Entries provided ▸

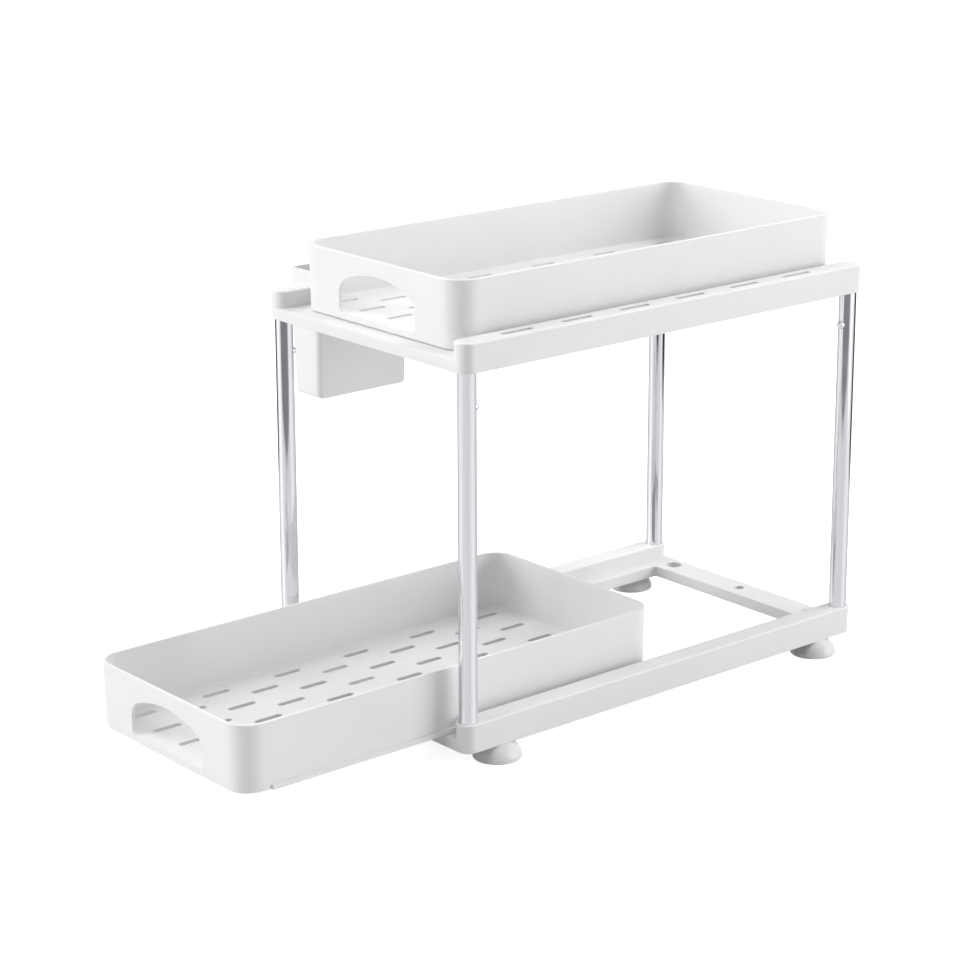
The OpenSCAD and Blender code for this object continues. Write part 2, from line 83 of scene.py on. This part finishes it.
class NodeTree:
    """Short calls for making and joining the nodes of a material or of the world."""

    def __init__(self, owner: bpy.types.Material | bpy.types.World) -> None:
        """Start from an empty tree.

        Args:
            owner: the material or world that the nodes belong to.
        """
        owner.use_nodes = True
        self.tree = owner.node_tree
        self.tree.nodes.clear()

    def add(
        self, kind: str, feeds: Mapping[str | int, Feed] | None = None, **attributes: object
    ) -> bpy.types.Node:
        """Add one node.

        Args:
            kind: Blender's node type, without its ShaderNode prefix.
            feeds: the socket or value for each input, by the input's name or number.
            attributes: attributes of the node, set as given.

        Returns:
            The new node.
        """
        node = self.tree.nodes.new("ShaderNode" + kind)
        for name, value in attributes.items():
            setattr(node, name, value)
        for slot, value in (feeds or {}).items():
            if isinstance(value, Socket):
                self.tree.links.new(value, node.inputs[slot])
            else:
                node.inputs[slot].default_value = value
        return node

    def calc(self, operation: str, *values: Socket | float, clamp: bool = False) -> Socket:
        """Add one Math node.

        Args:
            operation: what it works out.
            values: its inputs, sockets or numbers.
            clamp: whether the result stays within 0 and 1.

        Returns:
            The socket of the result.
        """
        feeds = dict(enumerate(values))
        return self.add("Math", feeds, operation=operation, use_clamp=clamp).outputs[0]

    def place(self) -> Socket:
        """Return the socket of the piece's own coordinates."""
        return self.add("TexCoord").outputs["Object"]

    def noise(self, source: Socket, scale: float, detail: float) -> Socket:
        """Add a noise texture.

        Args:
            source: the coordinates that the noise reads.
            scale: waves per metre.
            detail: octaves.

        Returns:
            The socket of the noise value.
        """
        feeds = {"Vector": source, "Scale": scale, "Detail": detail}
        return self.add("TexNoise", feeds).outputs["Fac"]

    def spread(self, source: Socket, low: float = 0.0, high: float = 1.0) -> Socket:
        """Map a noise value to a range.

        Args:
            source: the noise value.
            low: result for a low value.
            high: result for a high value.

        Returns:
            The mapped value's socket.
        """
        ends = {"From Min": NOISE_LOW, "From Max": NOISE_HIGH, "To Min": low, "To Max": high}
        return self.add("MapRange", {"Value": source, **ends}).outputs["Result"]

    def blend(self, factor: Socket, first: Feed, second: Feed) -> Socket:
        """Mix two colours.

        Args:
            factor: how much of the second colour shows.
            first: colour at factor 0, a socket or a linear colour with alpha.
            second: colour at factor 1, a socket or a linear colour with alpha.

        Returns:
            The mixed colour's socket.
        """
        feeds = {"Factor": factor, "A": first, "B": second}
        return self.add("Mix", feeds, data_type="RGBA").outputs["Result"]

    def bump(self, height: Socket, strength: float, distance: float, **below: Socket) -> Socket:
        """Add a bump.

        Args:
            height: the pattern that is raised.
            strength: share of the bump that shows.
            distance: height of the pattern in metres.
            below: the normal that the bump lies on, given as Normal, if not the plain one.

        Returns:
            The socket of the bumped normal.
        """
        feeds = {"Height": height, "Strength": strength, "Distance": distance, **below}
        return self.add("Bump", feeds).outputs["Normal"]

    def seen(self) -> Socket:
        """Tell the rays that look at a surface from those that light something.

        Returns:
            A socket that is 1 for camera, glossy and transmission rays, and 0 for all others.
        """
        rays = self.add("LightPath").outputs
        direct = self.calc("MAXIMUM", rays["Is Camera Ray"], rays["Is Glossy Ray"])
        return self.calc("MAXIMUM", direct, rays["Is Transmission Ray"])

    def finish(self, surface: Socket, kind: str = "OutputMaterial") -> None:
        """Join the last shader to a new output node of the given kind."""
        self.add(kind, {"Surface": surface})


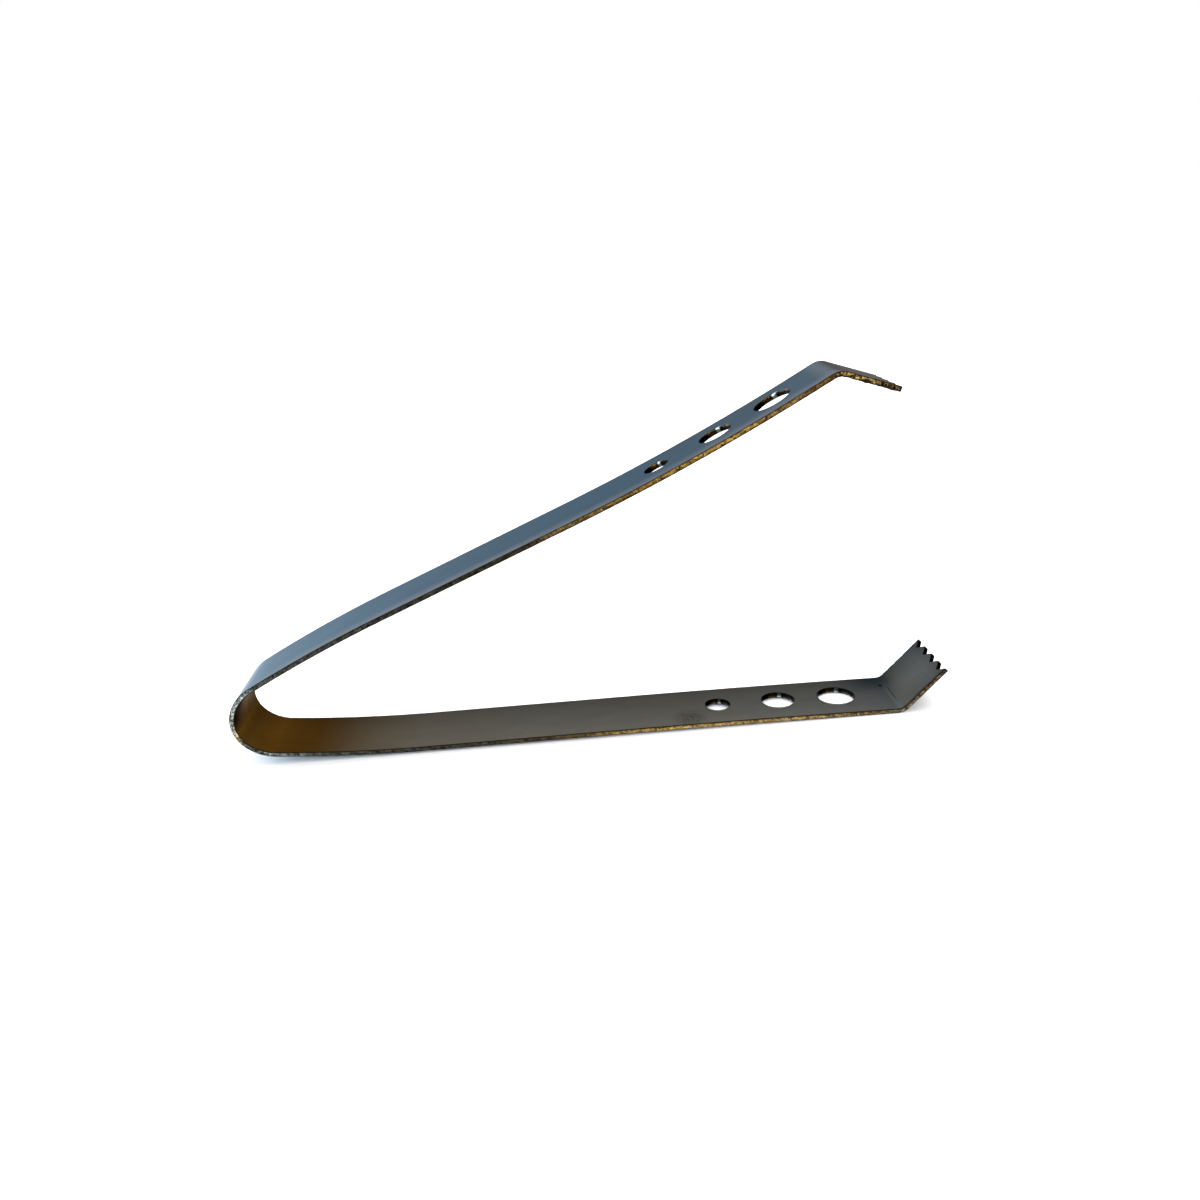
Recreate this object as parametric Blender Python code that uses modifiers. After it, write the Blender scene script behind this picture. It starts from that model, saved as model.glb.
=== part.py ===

Task to carry out ▸ All of the entries above need to be reproduced exactly.

Task answer ▸
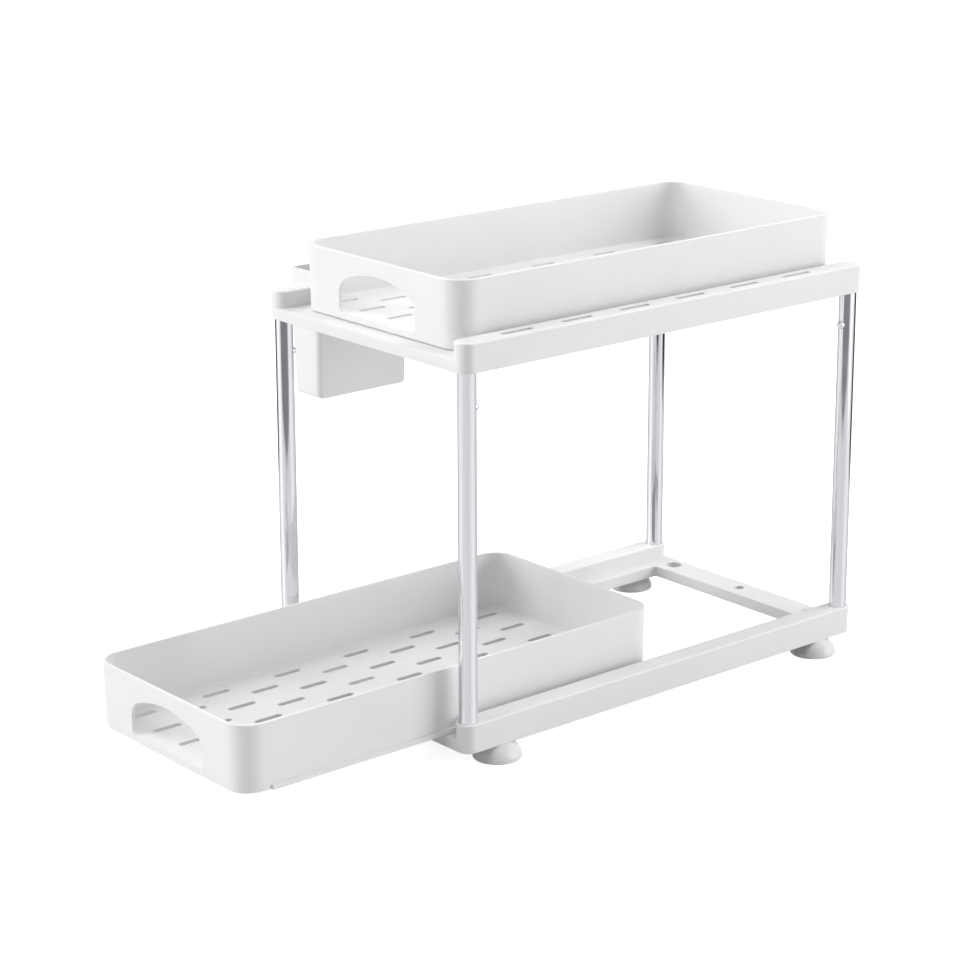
The OpenSCAD and Blender code for this object continues. Write part 2, from line 83 of scene.py on. This part finishes it.
class NodeTree:
    """Short calls for making and joining the nodes of a material or of the world."""

    def __init__(self, owner: bpy.types.Material | bpy.types.World) -> None:
        """Start from an empty tree.

        Args:
            owner: the material or world that the nodes belong to.
        """
        owner.use_nodes = True
        self.tree = owner.node_tree
        self.tree.nodes.clear()

    def add(
        self, kind: str, feeds: Mapping[str | int, Feed] | None = None, **attributes: object
    ) -> bpy.types.Node:
        """Add one node.

        Args:
            kind: Blender's node type, without its ShaderNode prefix.
            feeds: the socket or value for each input, by the input's name or number.
            attributes: attributes of the node, set as given.

        Returns:
            The new node.
        """
        node = self.tree.nodes.new("ShaderNode" + kind)
        for name, value in attributes.items():
            setattr(node, name, value)
        for slot, value in (feeds or {}).items():
            if isinstance(value, Socket):
                self.tree.links.new(value, node.inputs[slot])
            else:
                node.inputs[slot].default_value = value
        return node

    def calc(self, operation: str, *values: Socket | float, clamp: bool = False) -> Socket:
        """Add one Math node.

        Args:
            operation: what it works out.
            values: its inputs, sockets or numbers.
            clamp: whether the result stays within 0 and 1.

        Returns:
            The socket of the result.
        """
        feeds = dict(enumerate(values))
        return self.add("Math", feeds, operation=operation, use_clamp=clamp).outputs[0]

    def place(self) -> Socket:
        """Return the socket of the piece's own coordinates."""
        return self.add("TexCoord").outputs["Object"]

    def noise(self, source: Socket, scale: float, detail: float) -> Socket:
        """Add a noise texture.

        Args:
            source: the coordinates that the noise reads.
            scale: waves per metre.
            detail: octaves.

        Returns:
            The socket of the noise value.
        """
        feeds = {"Vector": source, "Scale": scale, "Detail": detail}
        return self.add("TexNoise", feeds).outputs["Fac"]

    def spread(self, source: Socket, low: float = 0.0, high: float = 1.0) -> Socket:
        """Map a noise value to a range.

        Args:
            source: the noise value.
            low: result for a low value.
            high: result for a high value.

        Returns:
            The mapped value's socket.
        """
        ends = {"From Min": NOISE_LOW, "From Max": NOISE_HIGH, "To Min": low, "To Max": high}
        return self.add("MapRange", {"Value": source, **ends}).outputs["Result"]

    def blend(self, factor: Socket, first: Feed, second: Feed) -> Socket:
        """Mix two colours.

        Args:
            factor: how much of the second colour shows.
            first: colour at factor 0, a socket or a linear colour with alpha.
            second: colour at factor 1, a socket or a linear colour with alpha.

        Returns:
            The mixed colour's socket.
        """
        feeds = {"Factor": factor, "A": first, "B": second}
        return self.add("Mix", feeds, data_type="RGBA").outputs["Result"]

    def bump(self, height: Socket, strength: float, distance: float, **below: Socket) -> Socket:
        """Add a bump.

        Args:
            height: the pattern that is raised.
            strength: share of the bump that shows.
            distance: height of the pattern in metres.
            below: the normal that the bump lies on, given as Normal, if not the plain one.

        Returns:
            The socket of the bumped normal.
        """
        feeds = {"Height": height, "Strength": strength, "Distance": distance, **below}
        return self.add("Bump", feeds).outputs["Normal"]

    def seen(self) -> Socket:
        """Tell the rays that look at a surface from those that light something.

        Returns:
            A socket that is 1 for camera, glossy and transmission rays, and 0 for all others.
        """
        rays = self.add("LightPath").outputs
        direct = self.calc("MAXIMUM", rays["Is Camera Ray"], rays["Is Glossy Ray"])
        return self.calc("MAXIMUM", direct, rays["Is Transmission Ray"])

    def finish(self, surface: Socket, kind: str = "OutputMaterial") -> None:
        """Join the last shader to a new output node of the given kind."""
        self.add(kind, {"Surface": surface})


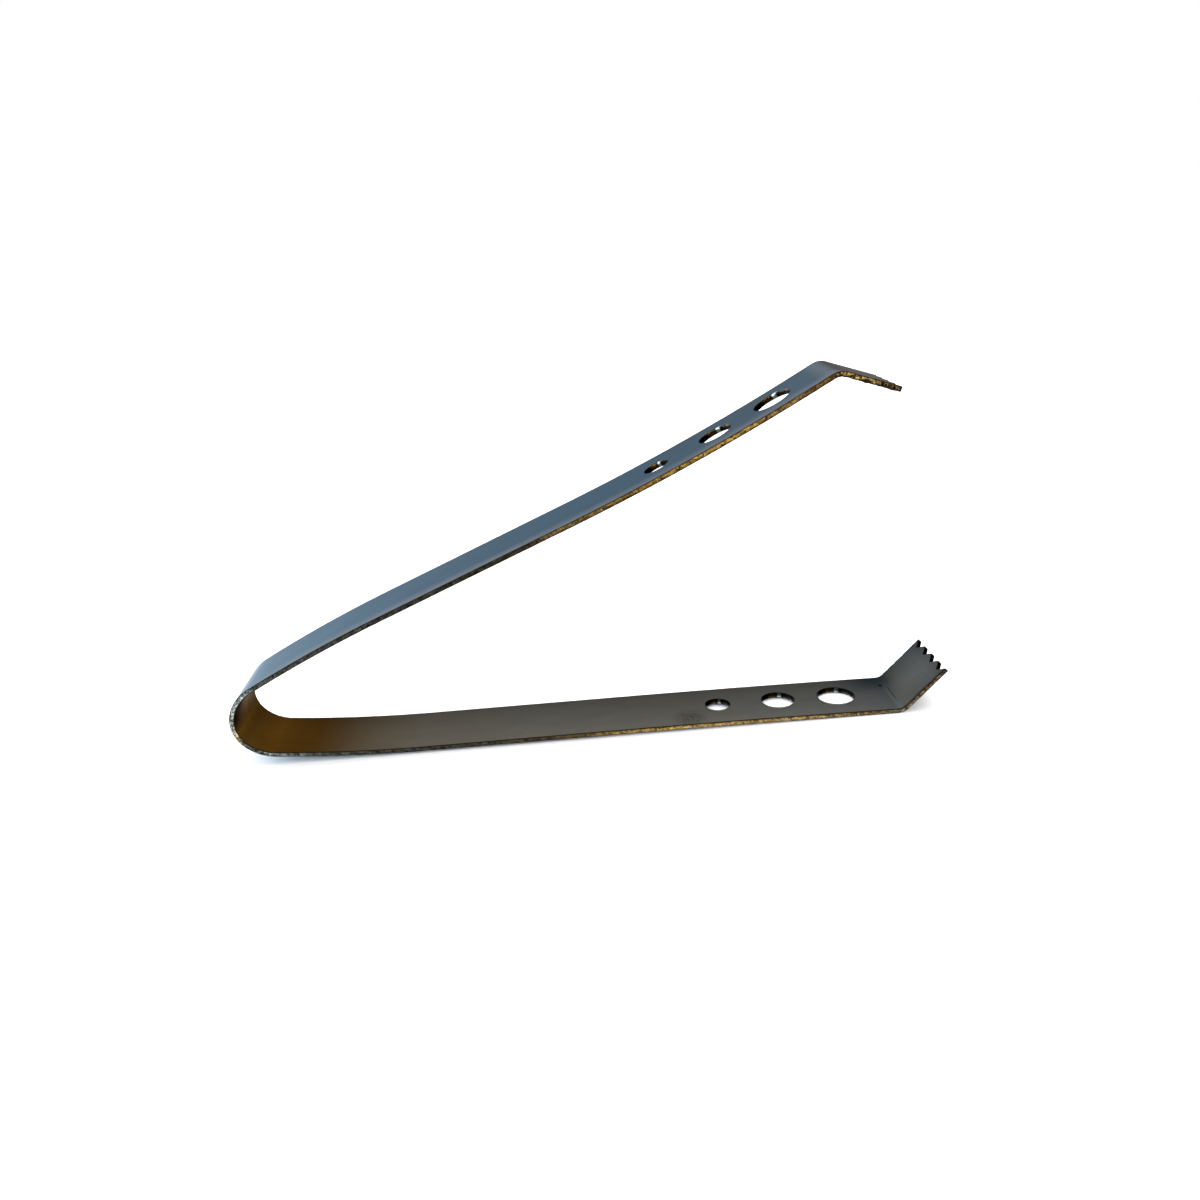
Recreate this object as parametric Blender Python code that uses modifiers. After it, write the Blender scene script behind this picture. It starts from that model, saved as model.glb.
=== part.py ===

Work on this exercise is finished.